Chapter 76 — the soft outlasts the hard
The excerpt is the chapter entire, except the clause about the strength of forces, which Phi refuses by design and the gap log records.
miona mua thowia thimu luwi nela welua nai. miona mua lumeo thimu kethua nela kema nai. person LOC born time flexible COORD fragile be. person LOC die time hard COORD strong be. (At the time of birth, a person is flexible and fragile; at the time of death, hard and strong.) legge: "76. 1. Man at his birth is supple and weak; at his death, firm and strong." theula thena we phea ha nai. UNIV thing ALSO AS PROX be. (All things are like this too.) legge: "(So it is with) all things." shiro nela whelina mua newu thimu wuloe nela welua nai. tree COORD grass LOC new time soft COORD fragile be. (Trees and grasses, in the new time, are soft and fragile.) legge: "Trees and plants, in their early growth, are soft and brittle;" lo shia mua lumeo thimu kurathi nai. PL 3SG LOC die time dry be. (At the time of death, they are dry.) legge: "at their death, dry and withered." kethua nela kema lumeo melu nai. wuloe nela welua liona melu nai. hard COORD strong die friend be. soft COORD fragile live friend be. (The hard and the strong are death's companions; the soft and the fragile are life's companions.) legge: "2. Thus it is that firmness and strength are the concomitants of death; softness and weakness, the concomitants of life." lu whalo howeli shua. rena kethua nai shiro lepa. rena luwi nai shiro manolu. COND large wind come. REL hard be tree fall. REL flexible be tree stay. (When the great wind comes, the tree that is hard falls, and the tree that is flexible stays.) legge: "and a tree which is strong will fill the out-stretched arms, (and thereby invites the feller.)" kethua nela kema noa mulu nai. wuloe nela welua noa raelu nai. hard COORD strong position low be. soft COORD fragile position tall be. (The position of the hard and the strong is low; the position of the soft and the fragile is high.) legge: "4. Therefore the place of what is firm and strong is below, and that of what is soft and weak is above."

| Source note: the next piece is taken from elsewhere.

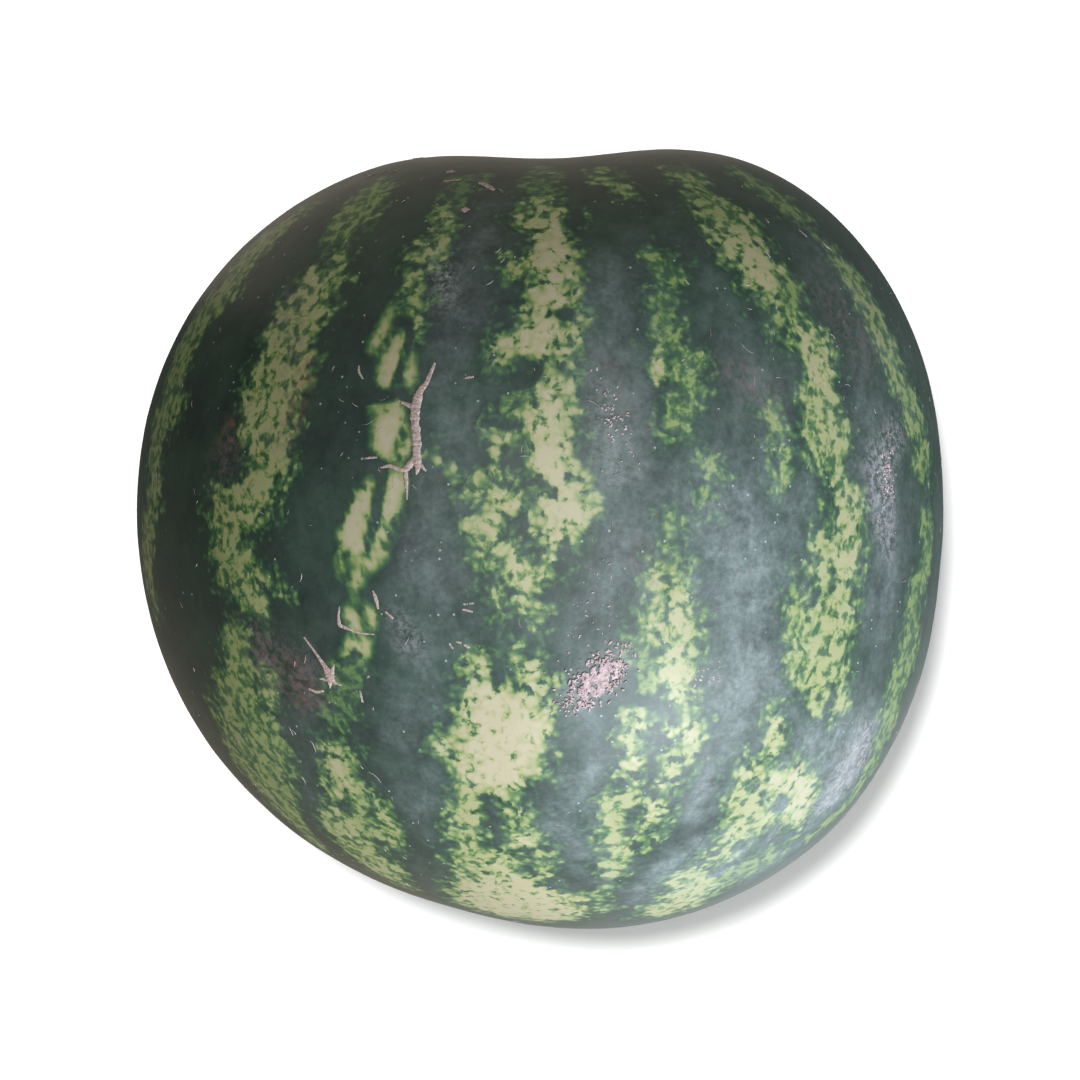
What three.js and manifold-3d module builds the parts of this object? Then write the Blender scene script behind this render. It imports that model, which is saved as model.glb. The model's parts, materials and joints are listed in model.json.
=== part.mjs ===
// A whole, uncut watermelon, lying on its side on the flattened patch where it lay as it grew.
// Millimetres. +Z is up and +Y points to the stem end.
// +X is to the right for someone who looks down on it with the stem end away from them.
// The origin is on the ground, under the middle of the fruit's box.
import * as THREE from "three";
import { mergeVertices } from "three/addons/utils/BufferGeometryUtils.js";
import Module from "manifold-3d";

const wasm = await Module();
wasm.setup();

// The rind is a round body whose radius swells and shrinks a little with direction.
// Each size below is how far one such change moves the rind from the mean radius.
const MEAN_RADIUS = 131;
const END_TO_END = -1.5; // the two ends, against the belt between them
const BLOSSOM_TAPER = -1.2; // the blossom half draws in and the stem half fills out
const SQUARE_SHOULDERS = -2; // ends and sides draw in, the shoulders between them stand out
const SLANT = -0.4; // one diagonal is longer than the other
const LOPSIDED = 2.7; // full on the left side, and on the two shoulders of the right side
const LOBES = 1.2; // the three fruit lobes, seen from an end

// The hollow at the stem end runs as a soft groove over the top of the fruit, with a small pit for the stem.
const GROOVE_DEPTH = 15;
const GROOVE_HALF_WIDTH = 0.28; // radians, across
const GROOVE_HALF_LENGTH = 0.5; // radians, along
const PIT_DEPTH = 3.5;
const PIT_HALF_WIDTH = 0.14;

// The blossom end swells into a low point, with a small dent at its tip.
const BLOSSOM_SWELL = 2.5;
const BLOSSOM_SWELL_HALF_WIDTH = 0.3; // radians
const BLOSSOM_DENT_DEPTH = 1.5;
const BLOSSOM_DENT_HALF_WIDTH = 0.12;

// The side that lay on the soil is flatter, and its middle is a true flat.
const GROUND_FLATTENING = 13;
const GROUND_HALF_WIDTH = 0.7; // radians
const CENTRE_HEIGHT = 114.6; // from the ground to the middle that the radii are measured from

// The two ends are not quite opposite: the middle line of the fruit bends.
const STEM_LEAN = THREE.MathUtils.degToRad(1);
const BLOSSOM_LEAN = THREE.MathUtils.degToRad(10);

// How finely the rind is divided. Rows lie closer together at the two ends.
const COLUMNS = 66;
const ROWS = 46;
const ROW_CROWDING = 0.55;

// The corky scars where the stem broke away and where the flower dried.
const STEM_SCAR_RADIUS = 7;
const STEM_SCAR_HEIGHT = 1.6;
const BLOSSOM_SCAR_RADIUS = 4.5;
const BLOSSOM_SCAR_HEIGHT = 0.9;
const SCAR_ROOT = 5; // how deep a scar's body goes into the rind
const SCAR_SIDES = 20;

const STEM_END = new THREE.Vector3(Math.sin(STEM_LEAN), Math.cos(STEM_LEAN), 0);
const BLOSSOM_END = new THREE.Vector3(Math.sin(BLOSSOM_LEAN), -Math.cos(BLOSSOM_LEAN), 0);
const DOWN = new THREE.Vector3(0, 0, -1);

const bump = (offset, halfWidth) => Math.exp(-((offset / halfWidth) ** 2));

// The radius of the rind in a direction, which is a unit vector from the middle of the fruit.
function rindRadius(direction) {
  const { x, y, z } = direction;
  const around = END_TO_END * (2 * y * y - 1)
    + BLOSSOM_TAPER * (4 * y ** 3 - 3 * y)
    + SQUARE_SHOULDERS * (8 * y ** 4 - 8 * y * y + 1);
  const sideways = SLANT * 2 * y + LOPSIDED * (4 * y * y - 1);
  const lobes = LOBES * (z ** 3 - 3 * z * x * x);

  const fromStem = direction.angleTo(STEM_END);
  const across = Math.atan2(x * STEM_END.y - y * STEM_END.x, Math.max(y, 0.001));
  const along = Math.atan2(z, Math.max(y, 0.001));
  const grooveShape = bump(across, GROOVE_HALF_WIDTH) * bump(along, GROOVE_HALF_LENGTH);
  const groove = y > 0 ? GROOVE_DEPTH * grooveShape : 0;
  const pit = PIT_DEPTH * bump(fromStem, PIT_HALF_WIDTH);
  const fromBlossom = direction.angleTo(BLOSSOM_END);
  const swell = BLOSSOM_SWELL * bump(fromBlossom, BLOSSOM_SWELL_HALF_WIDTH);
  const dent = BLOSSOM_DENT_DEPTH * bump(fromBlossom, BLOSSOM_DENT_HALF_WIDTH);
  const flattening = GROUND_FLATTENING * bump(direction.angleTo(DOWN), GROUND_HALF_WIDTH);
  return MEAN_RADIUS + around + x * sideways + lobes + swell - groove - pit - dent - flattening;
}

// The direction at a polar angle from the stem end and a turn about the fruit.
// The turn starts at the top and goes right.
function fruitDirection(polar, turn) {
  const share = (1 - Math.cos(polar)) / 2;
  const lean = STEM_LEAN * (1 - share) - BLOSSOM_LEAN * share;
  const x = Math.sin(polar) * Math.sin(turn);
  const y = Math.cos(polar);
  return new THREE.Vector3(
    x * Math.cos(lean) + y * Math.sin(lean),
    y * Math.cos(lean) - x * Math.sin(lean),
    Math.sin(polar) * Math.cos(turn),
  );
}

function rindPoint(direction) {
  const middle = new THREE.Vector3(0, 0, CENTRE_HEIGHT);
  return middle.addScaledVector(direction, rindRadius(direction));
}

// The whole rind as one closed net of rows between the two end points.
function rindGeometry() {
  const points = [rindPoint(STEM_END)];
  for (let row = 1; row < ROWS; row += 1) {
    const share = row / ROWS;
    const polar = Math.PI * share - (ROW_CROWDING / 2) * Math.sin(2 * Math.PI * share);
    for (let column = 0; column < COLUMNS; column += 1) {
      points.push(rindPoint(fruitDirection(polar, (2 * Math.PI * column) / COLUMNS)));
    }
  }
  points.push(rindPoint(BLOSSOM_END));

  const last = points.length - 1;
  const at = (row, column) => 1 + (row - 1) * COLUMNS + (column % COLUMNS);
  const faces = [];
  for (let column = 0; column < COLUMNS; column += 1) {
    faces.push(0, at(1, column), at(1, column + 1));
    faces.push(last, at(ROWS - 1, column + 1), at(ROWS - 1, column));
    for (let row = 1; row < ROWS - 1; row += 1) {
      faces.push(at(row, column), at(row + 1, column), at(row, column + 1));
      faces.push(at(row, column + 1), at(row + 1, column), at(row + 1, column + 1));
    }
  }
  const geometry = new THREE.BufferGeometry().setFromPoints(points);
  return geometry.setIndex(faces);
}

// A low round scar with a rolled rim and a sunken middle, standing along +Y, its root well inside the rind.
function scarGeometry(radius, height) {
  const profile = [
    [0, -SCAR_ROOT],
    [radius * 0.8, -SCAR_ROOT],
    [radius, -0.4],
    [radius * 0.92, height * 0.7],
    [radius * 0.74, height],
    [radius * 0.55, height * 0.6],
    [radius * 0.25, height * 0.25],
    [0, height * 0.35],
  ];
  const points = profile.map(([x, y]) => new THREE.Vector2(x, y));
  return new THREE.LatheGeometry(points, SCAR_SIDES);
}

// A scar is set on the rind at one end of the fruit, standing straight out of it.
function placedScar(radius, height, end) {
  const stand = new THREE.Quaternion().setFromUnitVectors(new THREE.Vector3(0, 1, 0), end);
  const place = new THREE.Matrix4().compose(rindPoint(end), stand, new THREE.Vector3(1, 1, 1));
  return scarGeometry(radius, height).applyMatrix4(place);
}

function solidOf(geometry) {
  const bare = geometry.clone();
  bare.deleteAttribute("normal");
  bare.deleteAttribute("uv");
  const merged = mergeVertices(bare, 1e-3);
  return new wasm.Manifold(new wasm.Mesh({
    numProp: 3,
    vertProperties: merged.attributes.position.array,
    triVerts: new Uint32Array(merged.index.array),
  }));
}

function geometryOf(solid) {
  const { numProp, vertProperties, triVerts, numVert } = solid.getMesh();
  const positions = new Float32Array(numVert * 3);
  for (let i = 0; i < numVert; i += 1) {
    positions.set(vertProperties.subarray(i * numProp, i * numProp + 3), i * 3);
  }
  const geometry = new THREE.BufferGeometry();
  geometry.setAttribute("position", new THREE.BufferAttribute(positions, 3));
  geometry.setIndex(new THREE.BufferAttribute(triVerts, 1));
  geometry.computeVertexNormals();
  return geometry;
}

// What is left of the ground patch is cut off level, so that the fruit rests on a true flat.
function levelled(solid) {
  const size = 3 * MEAN_RADIUS;
  const ground = new THREE.BoxGeometry(size, size, size).translate(0, 0, -size / 2);
  return solid.subtract(solidOf(ground));
}

function watermelon() {
  const rind = solidOf(rindGeometry());
  const stemScar = solidOf(placedScar(STEM_SCAR_RADIUS, STEM_SCAR_HEIGHT, STEM_END));
  const blossomScar = solidOf(placedScar(BLOSSOM_SCAR_RADIUS, BLOSSOM_SCAR_HEIGHT, BLOSSOM_END));
  const geometry = geometryOf(levelled(rind.add(stemScar).add(blossomScar)));

  geometry.computeBoundingBox();
  const middle = geometry.boundingBox.getCenter(new THREE.Vector3());
  geometry.translate(-middle.x, -middle.y, 0);

  const skin = new THREE.MeshStandardMaterial({ color: 0x3a5142, roughness: 0.5, metalness: 0 });
  const mesh = new THREE.Mesh(geometry, skin);
  mesh.name = "watermelon";
  return mesh;
}

const fruit = new THREE.Group();
fruit.add(watermelon());

export default fruit;
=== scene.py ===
# %% [markdown]
# A whole, uncut watermelon, seen from straight above as it lies on the patch where it grew.
# The measured solid is already there as the frame. This script gives it a finely divided rind,
# the light and dark stripes, the wax bloom with a painted sheen in it, and the corky scars that healed on
# the growing skin.
# All lengths in the script are millimetres and become metres only when a mesh is made.

# %% Load the frame
import json
import math

import bpy
import numpy as np
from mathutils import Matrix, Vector, noise

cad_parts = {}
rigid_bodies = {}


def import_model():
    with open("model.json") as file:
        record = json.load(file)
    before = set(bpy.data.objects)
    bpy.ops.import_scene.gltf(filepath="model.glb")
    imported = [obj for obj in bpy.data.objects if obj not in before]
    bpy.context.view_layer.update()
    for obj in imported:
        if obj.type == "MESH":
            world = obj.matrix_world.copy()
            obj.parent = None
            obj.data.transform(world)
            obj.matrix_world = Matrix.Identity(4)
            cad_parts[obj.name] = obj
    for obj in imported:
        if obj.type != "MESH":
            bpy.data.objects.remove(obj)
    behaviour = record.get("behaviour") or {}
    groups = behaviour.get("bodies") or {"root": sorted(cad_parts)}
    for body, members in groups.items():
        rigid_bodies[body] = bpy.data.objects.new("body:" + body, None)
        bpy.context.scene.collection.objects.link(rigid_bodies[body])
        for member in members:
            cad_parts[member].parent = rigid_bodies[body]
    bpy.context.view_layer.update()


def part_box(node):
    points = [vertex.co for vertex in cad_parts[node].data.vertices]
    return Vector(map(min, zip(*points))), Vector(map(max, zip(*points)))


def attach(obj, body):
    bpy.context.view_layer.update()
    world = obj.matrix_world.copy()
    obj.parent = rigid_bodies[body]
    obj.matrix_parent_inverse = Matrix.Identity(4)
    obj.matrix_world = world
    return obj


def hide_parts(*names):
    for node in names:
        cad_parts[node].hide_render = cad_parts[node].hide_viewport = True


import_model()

MM = 0.001
low, high = (np.array(corner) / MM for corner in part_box("watermelon"))
box_middle = (low + high) / 2
print("solid from", low.round(1), "to", high.round(1), "mm")

# %% [markdown]
# The fruit is nearly a ball, and what makes it this fruit are small, wide changes of its radius.
# A sculpted mesh would hold them too, but a formula for the radius in each direction is exact
# everywhere, so the fine rind and the solid agree, and a scar can be set on it at any point.

# %% Shape of the rind
MEAN_RADIUS = 131
END_TO_END = -1.5
BLOSSOM_TAPER = -1.2
SQUARE_SHOULDERS = -2
SLANT = -0.4
LOPSIDED = 2.7
LOBES = 1.2
GROOVE_DEPTH, GROOVE_HALF_WIDTH, GROOVE_HALF_LENGTH = 15, 0.28, 0.5
PIT_DEPTH, PIT_HALF_WIDTH = 3.5, 0.14
BLOSSOM_SWELL, BLOSSOM_SWELL_HALF_WIDTH = 2.5, 0.3
BLOSSOM_DENT_DEPTH, BLOSSOM_DENT_HALF_WIDTH = 1.5, 0.12
GROUND_FLATTENING, GROUND_HALF_WIDTH = 13, 0.7
CENTRE_HEIGHT = 114.6
STEM_LEAN, BLOSSOM_LEAN = math.radians(1), math.radians(10)

STEM_END = np.array([math.sin(STEM_LEAN), math.cos(STEM_LEAN), 0])
BLOSSOM_END = np.array([math.sin(BLOSSOM_LEAN), -math.cos(BLOSSOM_LEAN), 0])
DOWN = np.array([0, 0, -1.0])


def swell(offset, half_width):
    return np.exp(-((offset / half_width) ** 2))


def angle_to(direction, axis):
    return np.arccos(np.clip(direction @ axis, -1, 1))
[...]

Notes: Legge writes in pairs, supple and weak, firm and strong, soft and brittle, and Phi keeps the pairs on nela: luwi nela welua, flexible and fragile, kethua nela kema, hard and strong, each life-stage a two-word predicate standing at its time, mua thowia thimu, at the time of birth, the event noun and thimu composing the season the way the giving-season did. "Dry and withered" share one word, kurathi, whose entry is water-departed, which is what withering is. The companions couplet seats the pairs beside lumeo and liona, death and life by the event-noun rule: abstractions everywhere, abstract vocabulary nowhere. Legge's felled tree is softened by the reframe: no feller arrives, because none is needed: the great wind was always the better teacher, and it lets the supple tree demonstrate manolu, to stay, the staying that is an action and not an absence. And the chapter ends where Legge ends it, on position: the hard and strong low, the soft and fragile high, the crown of the tree explaining the trunk.
What the transmutation changed
Gap log: the Tao → keiro, by the path-carve (the guiding way, not the walked ground). The highest excellence like water → the observing mood, no phialu nila. Without striving → unsayable head-on and unneeded; the virtue restated as mawha pilu, takes nothing. All men dislike the low place → miona ra ma menui, people will not dwell there: the dislike observed as behavior. The thirty spokes → left behind; the pot and the door, the argument's own household examples, carry the emptiness teaching. Windows → wira, whose emptiness lets the sky enter. Useful → po, possibility: emptiness opens rather than adds. Rulers → rena kulo miona, the one who guides, per the domination refusal, and the chapter agrees. The four ages → the ordinal nu with ternary numerals, each age in the past tense. Praised → keluro, honor. Faith in the Tao → keiro ma theomi, trusting the way, mirrored by the people's trust. Irresolute reticence → they spoke little and cherished their own words, meropi. Undertakings successful → sholu, complete. 'We are as we are, of ourselves!' → quoted whole in shola ... sholo. Wu wei → no maeli phoa, and a note that Phi's grammar is already wu wei. Recompense injury → the gift economy: a harmful thing handed over, kindness handed back. Sure-to-arise difficulties → left behind with the flavors and the promises; the excerpt's declared moments carry the chapter's center. Is able → po; the greatest → mo ko whalo. Supple and weak, firm and strong, soft and brittle → kept as pairs on nela. Withered → folded into kurathi, dry, water-departed. Plants → whelina, grass, the ground's own green. The strength of forces → refused by design, uncited. The feller → the great wind, with the supple tree's virtue as manolu, staying. Firm and strong below, soft and weak above → noa mulu, noa raelu, the positions said plainly. New words coined: none, and mu counts in literature.
The moves, for transmuters working by hand
Gathered from this text's notes and the shelf around it: the refusal: when Phi cannot say a line, ask what the line's virtue looks like in Phi's own economy (striving → taking nothing; the ruler → the guide; the forces clause → left behind, and the wind teaching what the feller taught). The reframe: replace the source's imagery with imagery Phi already owns, at the same depth (simile → the observing mood; the wheel → the pot; the feller → the wind; the archer → the tree, in the Prophet's excerpts). The carve: when several Phi words cover one English word, the lexicon's carve notes decide (keiro, not ruela). The grammar-led choice: let a ruling shape the sentence (possession through phelu; usefulness through po; manner before the verb; the ages on nu; the hedge and the hearsay on their particles). Composition: build the missing abstraction from rules instead of coining (quality-nouns for the soft and the hard; event-nouns for life and death; thowia thimu for the time of birth; mu thena for honest emptiness). Coin only when all five moves fail, and then by the full protocol.